Exercise instructions: Please restate the following records word for word.

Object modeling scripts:

----------

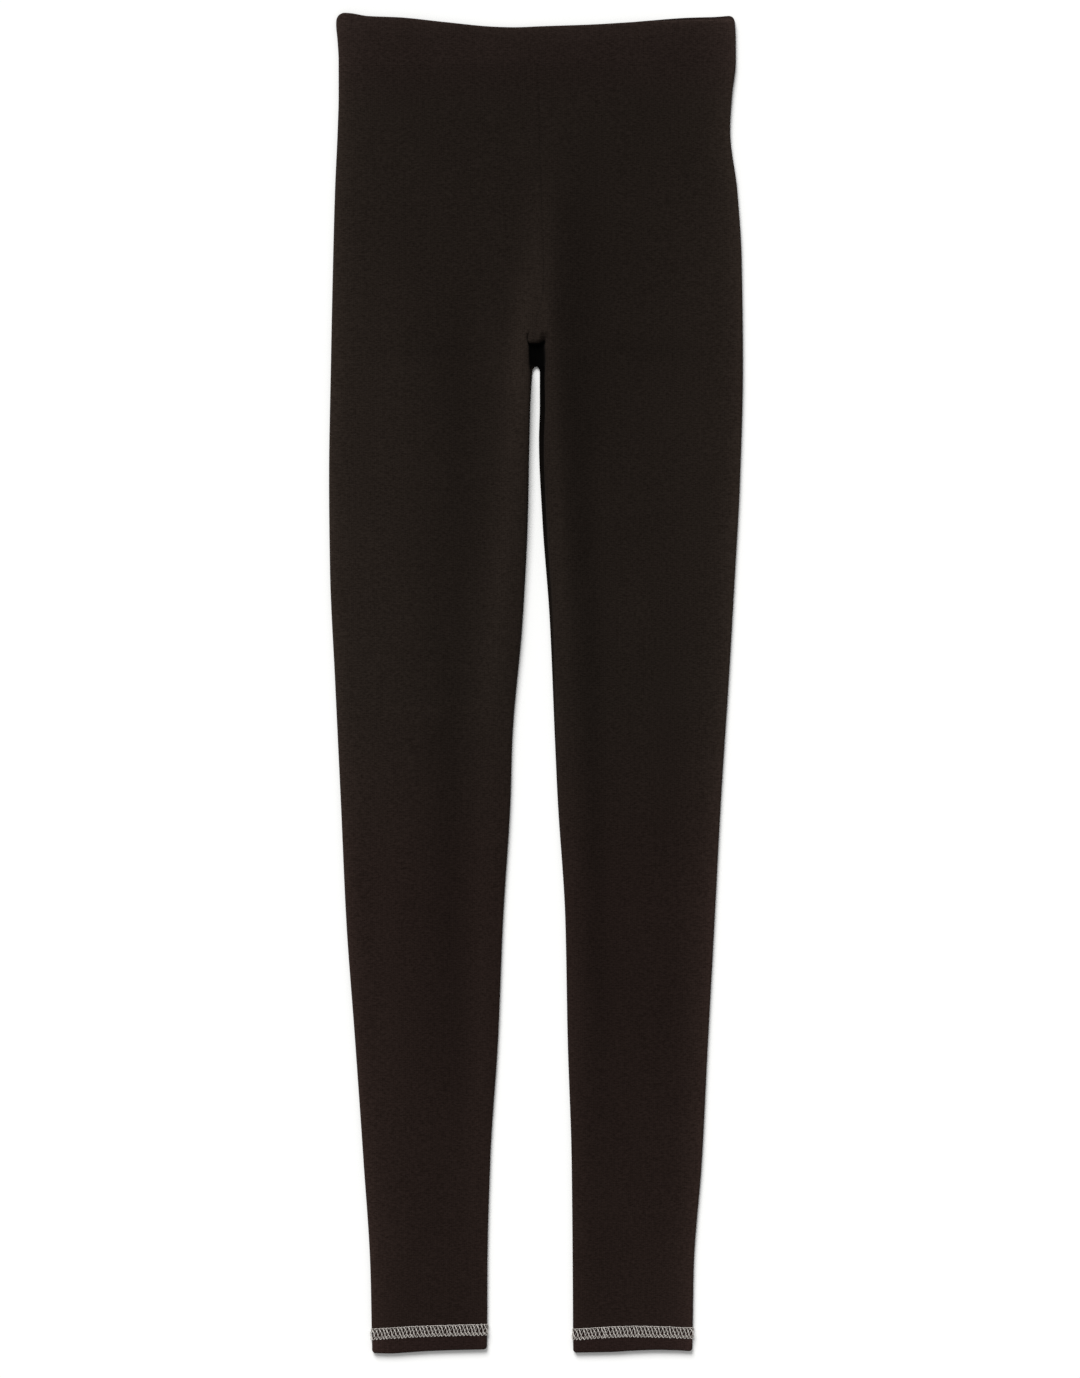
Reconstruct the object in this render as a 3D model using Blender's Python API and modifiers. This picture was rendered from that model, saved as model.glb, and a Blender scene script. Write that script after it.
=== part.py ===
"""Jersey leggings laid flat on their back: two leg panels, a waist casing and two hem bands.

Metres, +Z up. The cloth rests on z = 0 with its front up, the waist towards +Y and the wearer's right
leg at -X. The origin lies under the middle of the garment. "Down" is measured from the top of the waist
towards the feet, and "across" from the middle line outwards.
"""

import math

import bmesh
import bpy

LENGTH = 0.965  # from the top of the waist to the foot of the hems
CLOTH = 0.0012  # wall of one layer of jersey
CASING = 0.0016  # jersey, elastic and jersey
DOUBLED = 0.0015  # jersey turned up on itself
SEAM_GAP = 0.0003  # between two pieces that are sewn together
SLACK = 0.0005  # air between the front layer and the back layer under it
BAND_SLACK = 0.0009  # the same in the waist casing and the hems, whose folds stand open a little
LOW_FRONT = 2 * CLOTH + SLACK  # top of the front layer where it lies lowest
CASING_HEIGHT = 2 * CASING + BAND_SLACK
HEM_HEIGHT = 2 * DOUBLED + BAND_SLACK

FORK = 0.2543  # down to the point of the crotch, where the gap between the legs begins
FORK_ROUNDING = 0.006  # length of the rounded top of that gap
WAIST_CORNER = 0.0045  # rounding of the waist's top corners
HEM_CORNER = 0.0025
LIP = 0.0004  # straight bit at a seam edge, so that two edges face each other squarely
BACK_ROLL = 0.0021  # width of the back layer's turn up to the inseam
BACK_UPRIGHT = 0.45  # share of the inseam's height at which that turn stands upright

SIDES = {"right": -1, "left": 1}


def table(names, *rows):
    """A table as a dictionary of its named columns; the first column is the place."""
    return dict(zip(names.split(), zip(*rows)))


# The folded outer edges.
OUTER_EDGE = table(
    "down right left",
    (0.000, 0.1430, 0.1428),
    (0.010, 0.1434, 0.1434),
    (0.034, 0.1419, 0.1440),
    (0.059, 0.1420, 0.1412),
    (0.084, 0.1427, 0.1398),
    (0.127, 0.1446, 0.1449),
    (0.178, 0.1460, 0.1481),
    (0.254, 0.1476, 0.1490),
    (0.336, 0.1489, 0.1469),
    (0.401, 0.1482, 0.1434),
    (0.480, 0.1446, 0.1388),
    (0.566, 0.1405, 0.1332),
    (0.653, 0.1365, 0.1286),
    (0.739, 0.1302, 0.1239),
    (0.825, 0.1242, 0.1195),
    (0.905, 0.1191, 0.1135),
    (0.965, 0.1179, 0.1126),
)
# The inner edges, below the crotch. The rolls beside them begin to part a little above it.
INNER_EDGE = table(
    "down right left",
    (0.236, 0.0000, 0.0000),
    (0.254, 0.0023, 0.0028),
    (0.283, 0.0041, 0.0028),
    (0.307, 0.0047, 0.0022),
    (0.365, 0.0059, 0.0047),
    (0.437, 0.0096, 0.0100),
    (0.523, 0.0170, 0.0137),
    (0.566, 0.0183, 0.0157),
    (0.653, 0.0237, 0.0212),
    (0.739, 0.0273, 0.0229),
    (0.825, 0.0329, 0.0257),
    (0.905, 0.0350, 0.0265),
    (0.965, 0.0352, 0.0268),
)
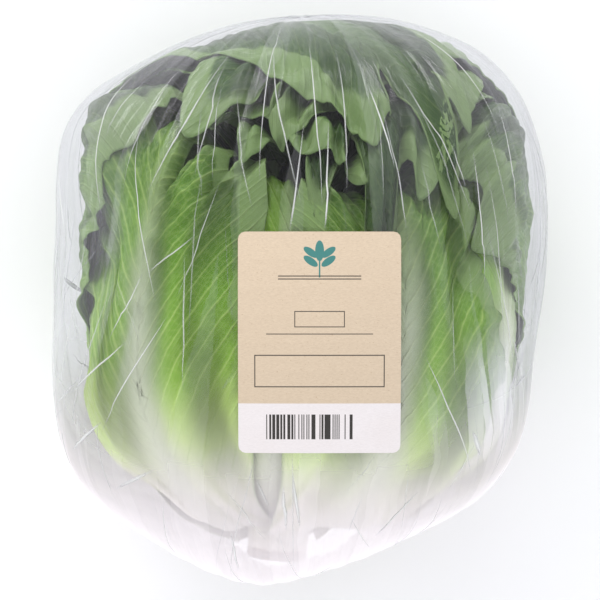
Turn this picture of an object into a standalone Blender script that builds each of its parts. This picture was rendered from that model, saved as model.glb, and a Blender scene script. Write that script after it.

----------

Exercise answer:
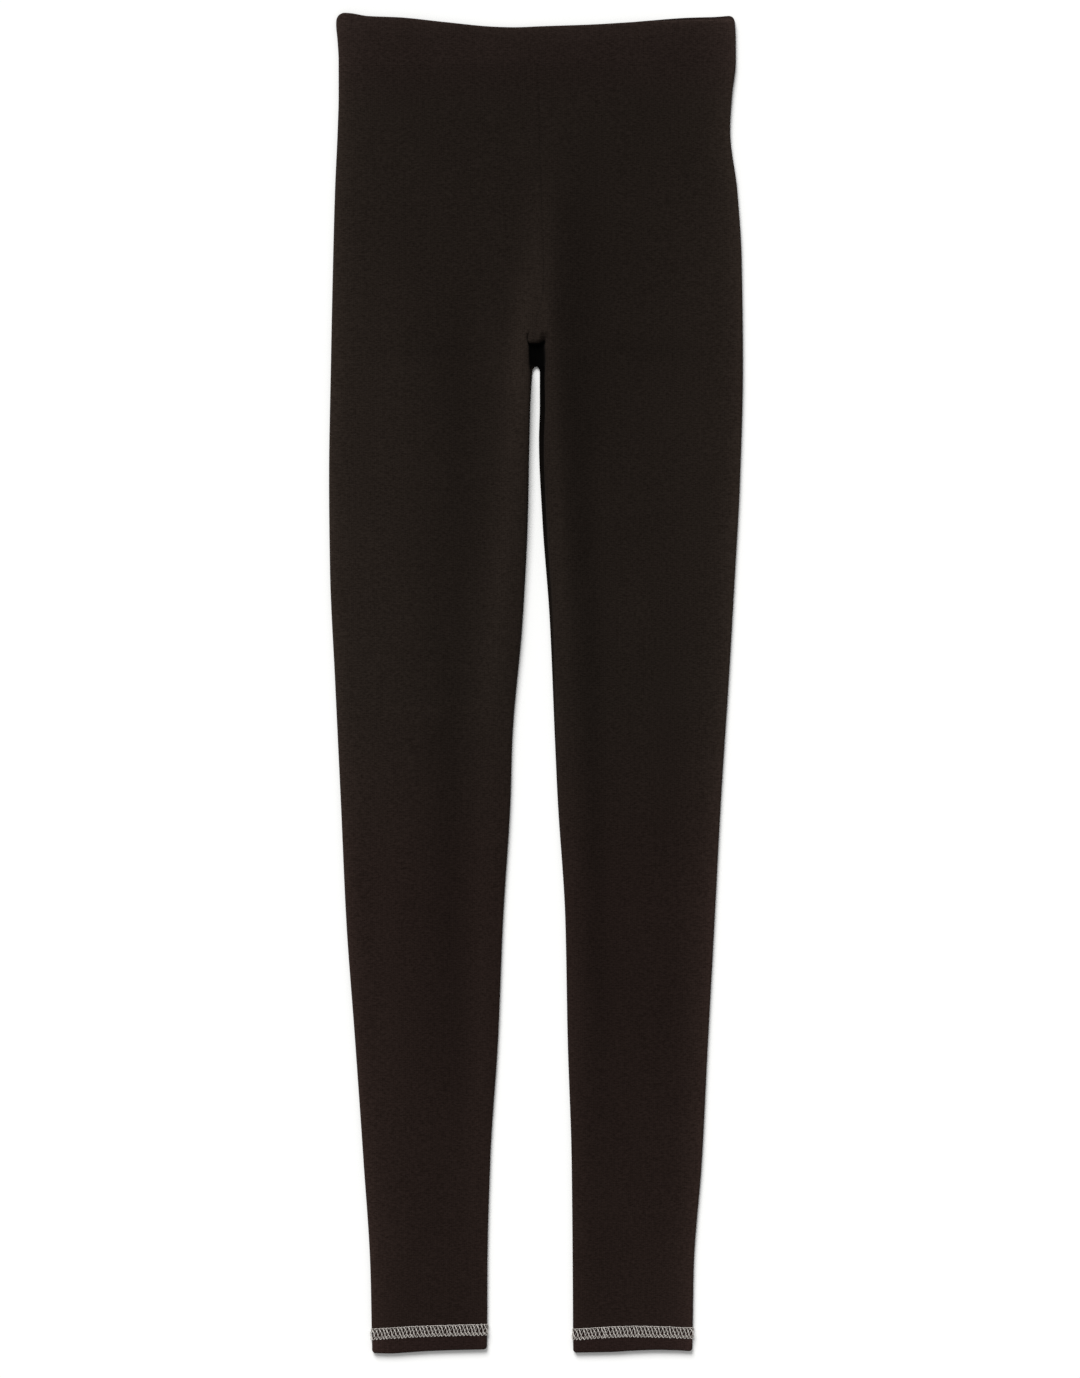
Reconstruct the object in this render as a 3D model using Blender's Python API and modifiers. This picture was rendered from that model, saved as model.glb, and a Blender scene script. Write that script after it.
=== part.py ===
"""Jersey leggings laid flat on their back: two leg panels, a waist casing and two hem bands.

Metres, +Z up. The cloth rests on z = 0 with its front up, the waist towards +Y and the wearer's right
leg at -X. The origin lies under the middle of the garment. "Down" is measured from the top of the waist
towards the feet, and "across" from the middle line outwards.
"""

import math

import bmesh
import bpy

LENGTH = 0.965  # from the top of the waist to the foot of the hems
CLOTH = 0.0012  # wall of one layer of jersey
CASING = 0.0016  # jersey, elastic and jersey
DOUBLED = 0.0015  # jersey turned up on itself
SEAM_GAP = 0.0003  # between two pieces that are sewn together
SLACK = 0.0005  # air between the front layer and the back layer under it
BAND_SLACK = 0.0009  # the same in the waist casing and the hems, whose folds stand open a little
LOW_FRONT = 2 * CLOTH + SLACK  # top of the front layer where it lies lowest
CASING_HEIGHT = 2 * CASING + BAND_SLACK
HEM_HEIGHT = 2 * DOUBLED + BAND_SLACK

FORK = 0.2543  # down to the point of the crotch, where the gap between the legs begins
FORK_ROUNDING = 0.006  # length of the rounded top of that gap
WAIST_CORNER = 0.0045  # rounding of the waist's top corners
HEM_CORNER = 0.0025
LIP = 0.0004  # straight bit at a seam edge, so that two edges face each other squarely
BACK_ROLL = 0.0021  # width of the back layer's turn up to the inseam
BACK_UPRIGHT = 0.45  # share of the inseam's height at which that turn stands upright

SIDES = {"right": -1, "left": 1}


def table(names, *rows):
    """A table as a dictionary of its named columns; the first column is the place."""
    return dict(zip(names.split(), zip(*rows)))


# The folded outer edges.
OUTER_EDGE = table(
    "down right left",
    (0.000, 0.1430, 0.1428),
    (0.010, 0.1434, 0.1434),
    (0.034, 0.1419, 0.1440),
    (0.059, 0.1420, 0.1412),
    (0.084, 0.1427, 0.1398),
    (0.127, 0.1446, 0.1449),
    (0.178, 0.1460, 0.1481),
    (0.254, 0.1476, 0.1490),
    (0.336, 0.1489, 0.1469),
    (0.401, 0.1482, 0.1434),
    (0.480, 0.1446, 0.1388),
    (0.566, 0.1405, 0.1332),
    (0.653, 0.1365, 0.1286),
    (0.739, 0.1302, 0.1239),
    (0.825, 0.1242, 0.1195),
    (0.905, 0.1191, 0.1135),
    (0.965, 0.1179, 0.1126),
)
# The inner edges, below the crotch. The rolls beside them begin to part a little above it.
INNER_EDGE = table(
    "down right left",
    (0.236, 0.0000, 0.0000),
    (0.254, 0.0023, 0.0028),
    (0.283, 0.0041, 0.0028),
    (0.307, 0.0047, 0.0022),
    (0.365, 0.0059, 0.0047),
    (0.437, 0.0096, 0.0100),
    (0.523, 0.0170, 0.0137),
    (0.566, 0.0183, 0.0157),
    (0.653, 0.0237, 0.0212),
    (0.739, 0.0273, 0.0229),
    (0.825, 0.0329, 0.0257),
    (0.905, 0.0350, 0.0265),
    (0.965, 0.0352, 0.0268),
)
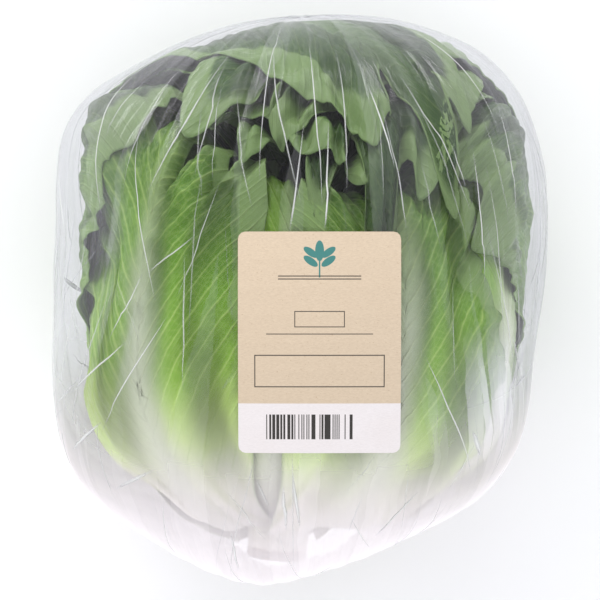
Turn this picture of an object into a standalone Blender script that builds each of its parts. This picture was rendered from that model, saved as model.glb, and a Blender scene script. Write that script after it.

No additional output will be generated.